> [Records to process]
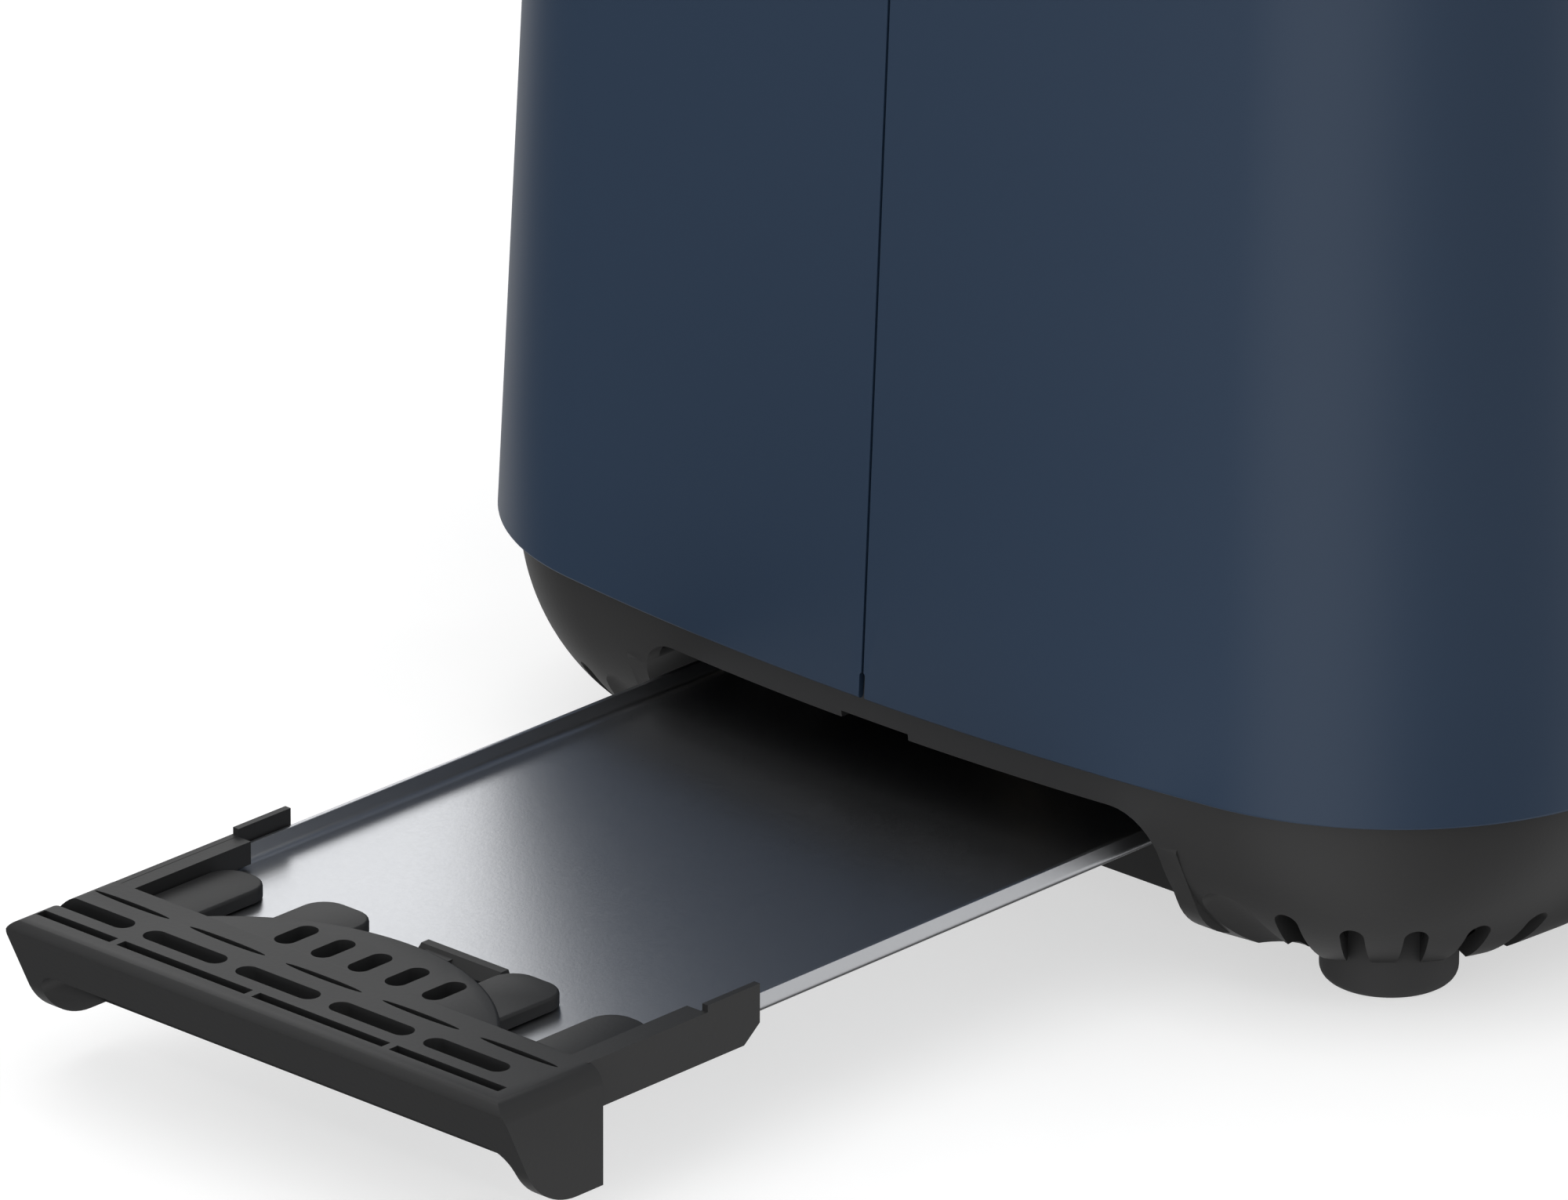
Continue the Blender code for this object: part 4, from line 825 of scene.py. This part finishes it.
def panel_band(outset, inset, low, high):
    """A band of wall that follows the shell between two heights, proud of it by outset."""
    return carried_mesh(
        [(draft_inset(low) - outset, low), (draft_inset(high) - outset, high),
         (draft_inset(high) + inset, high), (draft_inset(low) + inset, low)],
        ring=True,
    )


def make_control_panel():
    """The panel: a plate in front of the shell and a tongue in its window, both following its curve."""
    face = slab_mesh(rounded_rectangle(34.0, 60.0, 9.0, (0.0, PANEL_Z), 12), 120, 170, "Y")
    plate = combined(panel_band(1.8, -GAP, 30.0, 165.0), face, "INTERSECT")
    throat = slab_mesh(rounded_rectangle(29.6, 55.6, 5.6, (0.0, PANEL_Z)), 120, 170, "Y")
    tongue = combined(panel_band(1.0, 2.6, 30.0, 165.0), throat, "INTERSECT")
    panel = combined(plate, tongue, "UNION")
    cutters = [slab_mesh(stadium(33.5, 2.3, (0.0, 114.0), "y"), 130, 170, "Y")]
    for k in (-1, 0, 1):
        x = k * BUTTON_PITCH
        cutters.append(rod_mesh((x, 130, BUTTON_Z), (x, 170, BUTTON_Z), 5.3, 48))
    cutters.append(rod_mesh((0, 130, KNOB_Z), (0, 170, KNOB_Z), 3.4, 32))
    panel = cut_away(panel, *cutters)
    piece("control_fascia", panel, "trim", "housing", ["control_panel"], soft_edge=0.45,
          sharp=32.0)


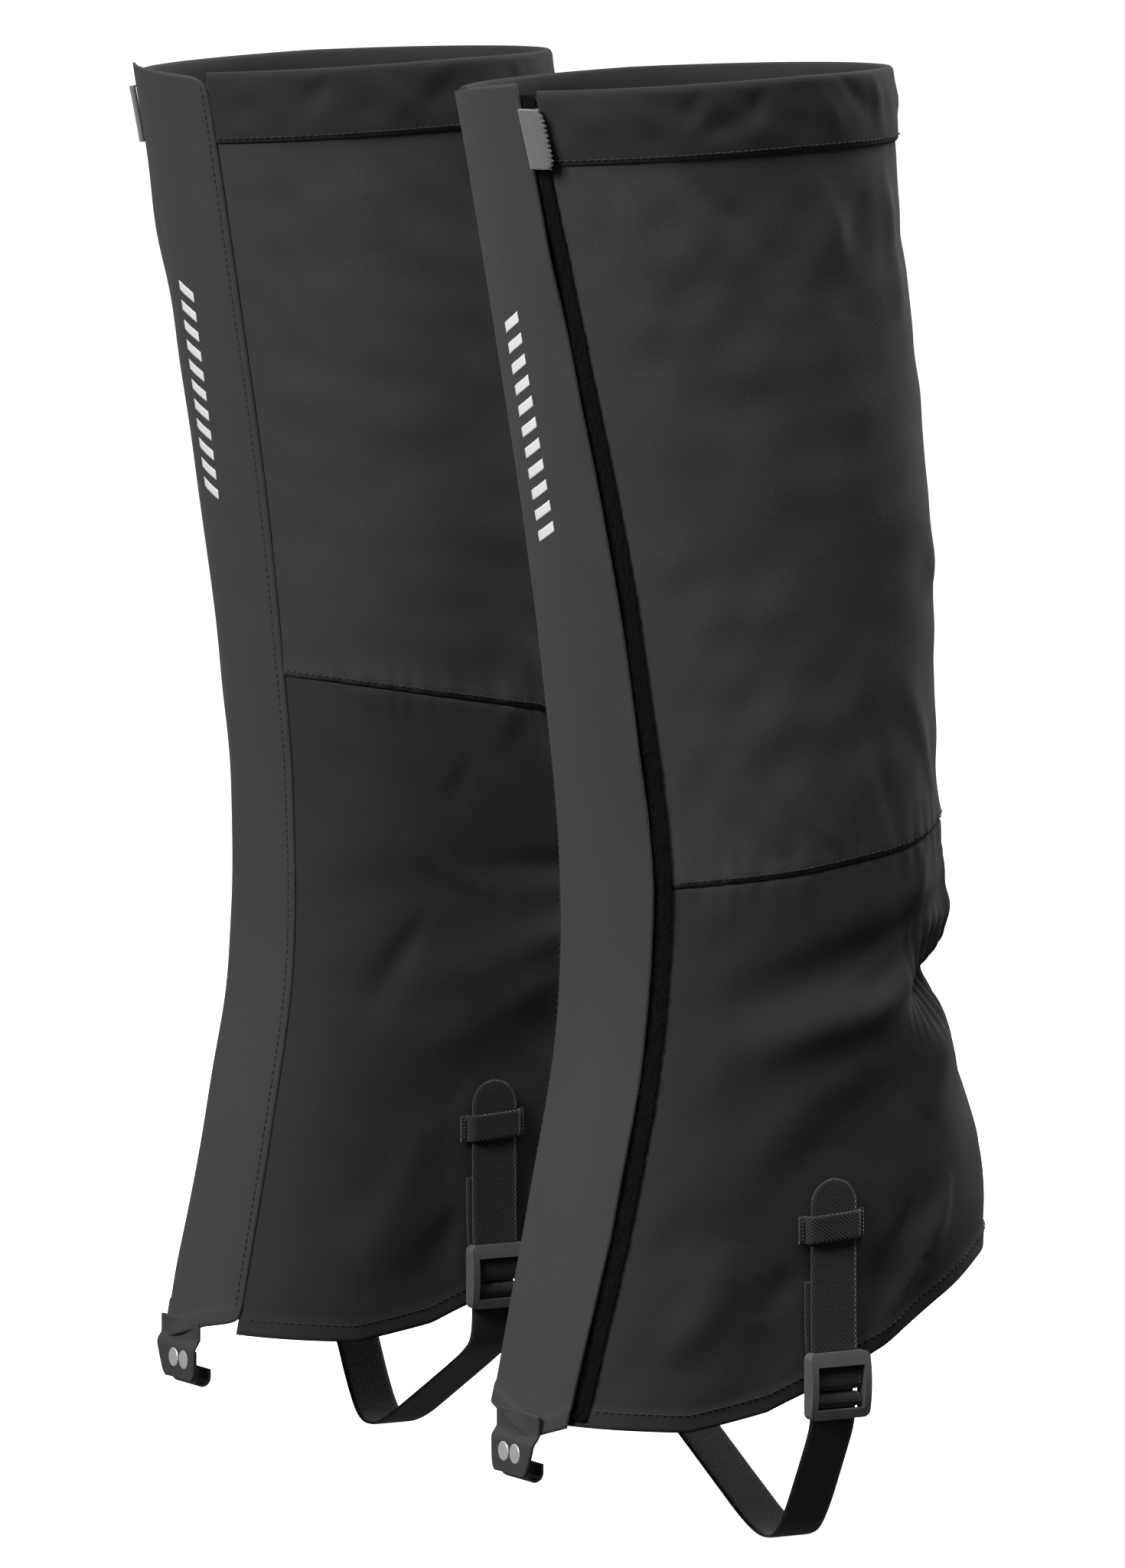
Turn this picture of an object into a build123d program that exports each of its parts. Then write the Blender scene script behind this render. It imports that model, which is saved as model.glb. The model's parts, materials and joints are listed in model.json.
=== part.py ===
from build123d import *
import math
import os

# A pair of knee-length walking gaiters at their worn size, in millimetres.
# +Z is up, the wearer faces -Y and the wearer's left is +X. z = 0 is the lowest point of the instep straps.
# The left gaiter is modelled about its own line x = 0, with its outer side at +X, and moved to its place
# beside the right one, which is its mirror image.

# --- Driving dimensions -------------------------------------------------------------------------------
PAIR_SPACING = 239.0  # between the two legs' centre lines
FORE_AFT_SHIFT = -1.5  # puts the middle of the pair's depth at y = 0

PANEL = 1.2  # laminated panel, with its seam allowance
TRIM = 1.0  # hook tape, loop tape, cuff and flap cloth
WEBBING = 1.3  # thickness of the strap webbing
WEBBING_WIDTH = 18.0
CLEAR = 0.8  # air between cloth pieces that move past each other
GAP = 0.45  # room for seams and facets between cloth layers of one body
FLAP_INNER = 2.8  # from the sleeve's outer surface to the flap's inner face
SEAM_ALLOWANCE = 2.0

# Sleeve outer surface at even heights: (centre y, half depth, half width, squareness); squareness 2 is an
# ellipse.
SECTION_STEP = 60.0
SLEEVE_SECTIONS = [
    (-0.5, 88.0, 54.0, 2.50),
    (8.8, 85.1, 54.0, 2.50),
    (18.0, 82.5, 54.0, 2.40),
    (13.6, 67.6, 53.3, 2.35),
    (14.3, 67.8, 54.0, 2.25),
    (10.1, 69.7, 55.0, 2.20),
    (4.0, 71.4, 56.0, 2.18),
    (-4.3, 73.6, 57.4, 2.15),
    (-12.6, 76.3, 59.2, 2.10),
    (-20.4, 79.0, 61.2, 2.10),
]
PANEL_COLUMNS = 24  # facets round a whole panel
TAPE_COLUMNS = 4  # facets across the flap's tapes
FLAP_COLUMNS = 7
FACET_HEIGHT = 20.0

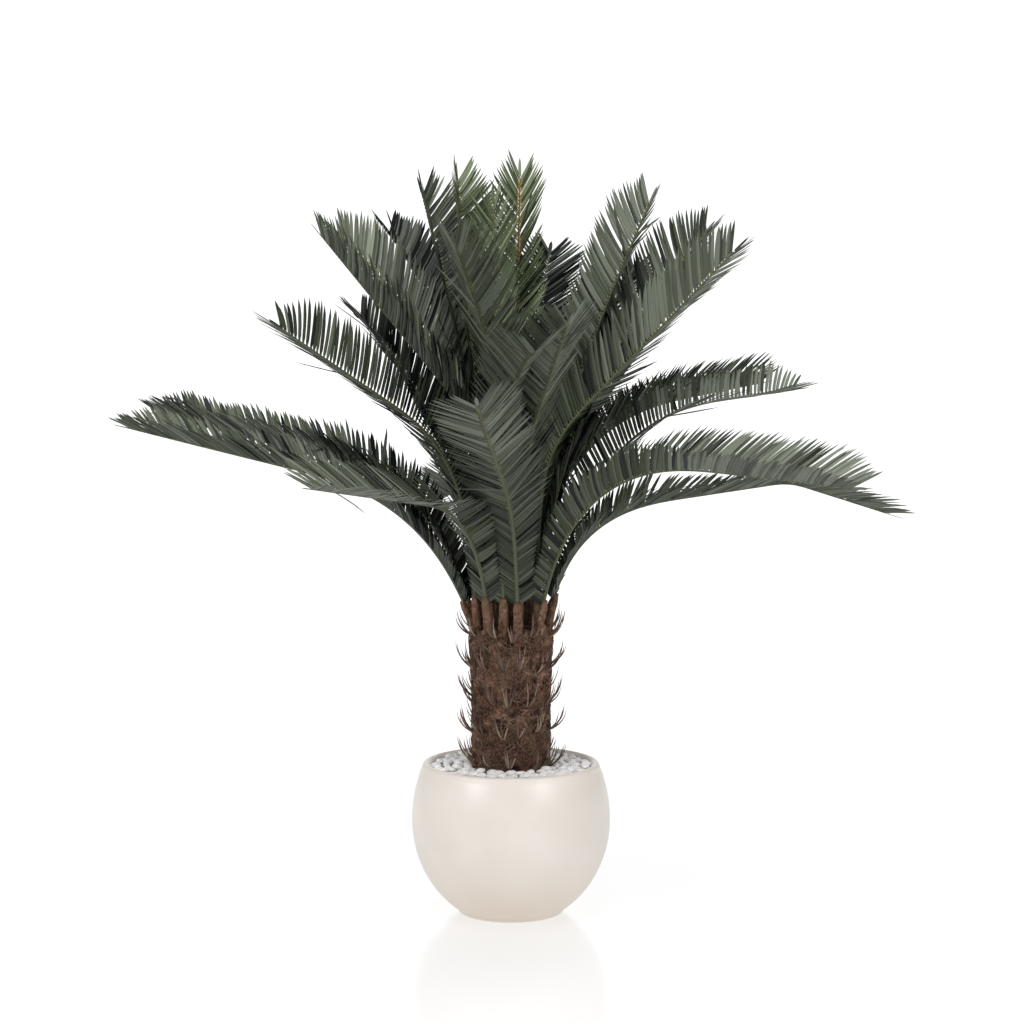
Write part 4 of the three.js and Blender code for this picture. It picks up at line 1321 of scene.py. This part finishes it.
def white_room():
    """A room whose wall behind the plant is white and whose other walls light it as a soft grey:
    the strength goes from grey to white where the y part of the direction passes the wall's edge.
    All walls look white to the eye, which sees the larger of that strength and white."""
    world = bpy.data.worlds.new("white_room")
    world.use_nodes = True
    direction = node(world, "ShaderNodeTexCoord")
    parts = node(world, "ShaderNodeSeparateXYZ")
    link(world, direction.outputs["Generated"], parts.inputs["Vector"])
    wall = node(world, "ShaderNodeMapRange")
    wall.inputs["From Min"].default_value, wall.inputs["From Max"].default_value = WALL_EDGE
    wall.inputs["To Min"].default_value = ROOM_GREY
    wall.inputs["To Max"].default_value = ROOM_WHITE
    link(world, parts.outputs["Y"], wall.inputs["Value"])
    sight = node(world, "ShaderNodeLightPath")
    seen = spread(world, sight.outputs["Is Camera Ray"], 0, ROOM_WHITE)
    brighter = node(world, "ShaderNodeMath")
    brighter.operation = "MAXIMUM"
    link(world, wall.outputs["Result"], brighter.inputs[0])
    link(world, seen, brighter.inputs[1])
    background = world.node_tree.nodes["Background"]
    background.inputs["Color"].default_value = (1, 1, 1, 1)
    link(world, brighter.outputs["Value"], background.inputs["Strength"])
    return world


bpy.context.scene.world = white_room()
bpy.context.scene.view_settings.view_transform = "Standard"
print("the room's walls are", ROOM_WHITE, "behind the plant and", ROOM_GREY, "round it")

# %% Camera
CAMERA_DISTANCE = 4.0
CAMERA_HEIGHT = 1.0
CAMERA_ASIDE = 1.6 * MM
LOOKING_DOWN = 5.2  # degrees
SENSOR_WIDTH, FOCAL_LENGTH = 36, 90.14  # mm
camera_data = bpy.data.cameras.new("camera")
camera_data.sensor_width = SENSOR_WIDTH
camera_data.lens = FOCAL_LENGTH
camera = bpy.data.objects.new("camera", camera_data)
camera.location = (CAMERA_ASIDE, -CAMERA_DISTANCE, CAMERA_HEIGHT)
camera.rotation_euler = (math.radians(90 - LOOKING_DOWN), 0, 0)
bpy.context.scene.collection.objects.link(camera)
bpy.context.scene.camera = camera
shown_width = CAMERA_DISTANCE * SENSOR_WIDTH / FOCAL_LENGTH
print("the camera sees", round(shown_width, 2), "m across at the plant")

> [Problem requirements] Every line of text is to be repeated exactly; pictures are left out.

> [The output]
Continue the Blender code for this object: part 4, from line 825 of scene.py. This part finishes it.
def panel_band(outset, inset, low, high):
    """A band of wall that follows the shell between two heights, proud of it by outset."""
    return carried_mesh(
        [(draft_inset(low) - outset, low), (draft_inset(high) - outset, high),
         (draft_inset(high) + inset, high), (draft_inset(low) + inset, low)],
        ring=True,
    )


def make_control_panel():
    """The panel: a plate in front of the shell and a tongue in its window, both following its curve."""
    face = slab_mesh(rounded_rectangle(34.0, 60.0, 9.0, (0.0, PANEL_Z), 12), 120, 170, "Y")
    plate = combined(panel_band(1.8, -GAP, 30.0, 165.0), face, "INTERSECT")
    throat = slab_mesh(rounded_rectangle(29.6, 55.6, 5.6, (0.0, PANEL_Z)), 120, 170, "Y")
    tongue = combined(panel_band(1.0, 2.6, 30.0, 165.0), throat, "INTERSECT")
    panel = combined(plate, tongue, "UNION")
    cutters = [slab_mesh(stadium(33.5, 2.3, (0.0, 114.0), "y"), 130, 170, "Y")]
    for k in (-1, 0, 1):
        x = k * BUTTON_PITCH
        cutters.append(rod_mesh((x, 130, BUTTON_Z), (x, 170, BUTTON_Z), 5.3, 48))
    cutters.append(rod_mesh((0, 130, KNOB_Z), (0, 170, KNOB_Z), 3.4, 32))
    panel = cut_away(panel, *cutters)
    piece("control_fascia", panel, "trim", "housing", ["control_panel"], soft_edge=0.45,
          sharp=32.0)


Turn this picture of an object into a build123d program that exports each of its parts. Then write the Blender scene script behind this render. It imports that model, which is saved as model.glb. The model's parts, materials and joints are listed in model.json.
=== part.py ===
from build123d import *
import math
import os

# A pair of knee-length walking gaiters at their worn size, in millimetres.
# +Z is up, the wearer faces -Y and the wearer's left is +X. z = 0 is the lowest point of the instep straps.
# The left gaiter is modelled about its own line x = 0, with its outer side at +X, and moved to its place
# beside the right one, which is its mirror image.

# --- Driving dimensions -------------------------------------------------------------------------------
PAIR_SPACING = 239.0  # between the two legs' centre lines
FORE_AFT_SHIFT = -1.5  # puts the middle of the pair's depth at y = 0

PANEL = 1.2  # laminated panel, with its seam allowance
TRIM = 1.0  # hook tape, loop tape, cuff and flap cloth
WEBBING = 1.3  # thickness of the strap webbing
WEBBING_WIDTH = 18.0
CLEAR = 0.8  # air between cloth pieces that move past each other
GAP = 0.45  # room for seams and facets between cloth layers of one body
FLAP_INNER = 2.8  # from the sleeve's outer surface to the flap's inner face
SEAM_ALLOWANCE = 2.0

# Sleeve outer surface at even heights: (centre y, half depth, half width, squareness); squareness 2 is an
# ellipse.
SECTION_STEP = 60.0
SLEEVE_SECTIONS = [
    (-0.5, 88.0, 54.0, 2.50),
    (8.8, 85.1, 54.0, 2.50),
    (18.0, 82.5, 54.0, 2.40),
    (13.6, 67.6, 53.3, 2.35),
    (14.3, 67.8, 54.0, 2.25),
    (10.1, 69.7, 55.0, 2.20),
    (4.0, 71.4, 56.0, 2.18),
    (-4.3, 73.6, 57.4, 2.15),
    (-12.6, 76.3, 59.2, 2.10),
    (-20.4, 79.0, 61.2, 2.10),
]
PANEL_COLUMNS = 24  # facets round a whole panel
TAPE_COLUMNS = 4  # facets across the flap's tapes
FLAP_COLUMNS = 7
FACET_HEIGHT = 20.0

Write part 4 of the three.js and Blender code for this picture. It picks up at line 1321 of scene.py. This part finishes it.
def white_room():
    """A room whose wall behind the plant is white and whose other walls light it as a soft grey:
    the strength goes from grey to white where the y part of the direction passes the wall's edge.
    All walls look white to the eye, which sees the larger of that strength and white."""
    world = bpy.data.worlds.new("white_room")
    world.use_nodes = True
    direction = node(world, "ShaderNodeTexCoord")
    parts = node(world, "ShaderNodeSeparateXYZ")
    link(world, direction.outputs["Generated"], parts.inputs["Vector"])
    wall = node(world, "ShaderNodeMapRange")
    wall.inputs["From Min"].default_value, wall.inputs["From Max"].default_value = WALL_EDGE
    wall.inputs["To Min"].default_value = ROOM_GREY
    wall.inputs["To Max"].default_value = ROOM_WHITE
    link(world, parts.outputs["Y"], wall.inputs["Value"])
    sight = node(world, "ShaderNodeLightPath")
    seen = spread(world, sight.outputs["Is Camera Ray"], 0, ROOM_WHITE)
    brighter = node(world, "ShaderNodeMath")
    brighter.operation = "MAXIMUM"
    link(world, wall.outputs["Result"], brighter.inputs[0])
    link(world, seen, brighter.inputs[1])
    background = world.node_tree.nodes["Background"]
    background.inputs["Color"].default_value = (1, 1, 1, 1)
    link(world, brighter.outputs["Value"], background.inputs["Strength"])
    return world


bpy.context.scene.world = white_room()
bpy.context.scene.view_settings.view_transform = "Standard"
print("the room's walls are", ROOM_WHITE, "behind the plant and", ROOM_GREY, "round it")

# %% Camera
CAMERA_DISTANCE = 4.0
CAMERA_HEIGHT = 1.0
CAMERA_ASIDE = 1.6 * MM
LOOKING_DOWN = 5.2  # degrees
SENSOR_WIDTH, FOCAL_LENGTH = 36, 90.14  # mm
camera_data = bpy.data.cameras.new("camera")
camera_data.sensor_width = SENSOR_WIDTH
camera_data.lens = FOCAL_LENGTH
camera = bpy.data.objects.new("camera", camera_data)
camera.location = (CAMERA_ASIDE, -CAMERA_DISTANCE, CAMERA_HEIGHT)
camera.rotation_euler = (math.radians(90 - LOOKING_DOWN), 0, 0)
bpy.context.scene.collection.objects.link(camera)
bpy.context.scene.camera = camera
shown_width = CAMERA_DISTANCE * SENSOR_WIDTH / FOCAL_LENGTH
print("the camera sees", round(shown_width, 2), "m across at the plant")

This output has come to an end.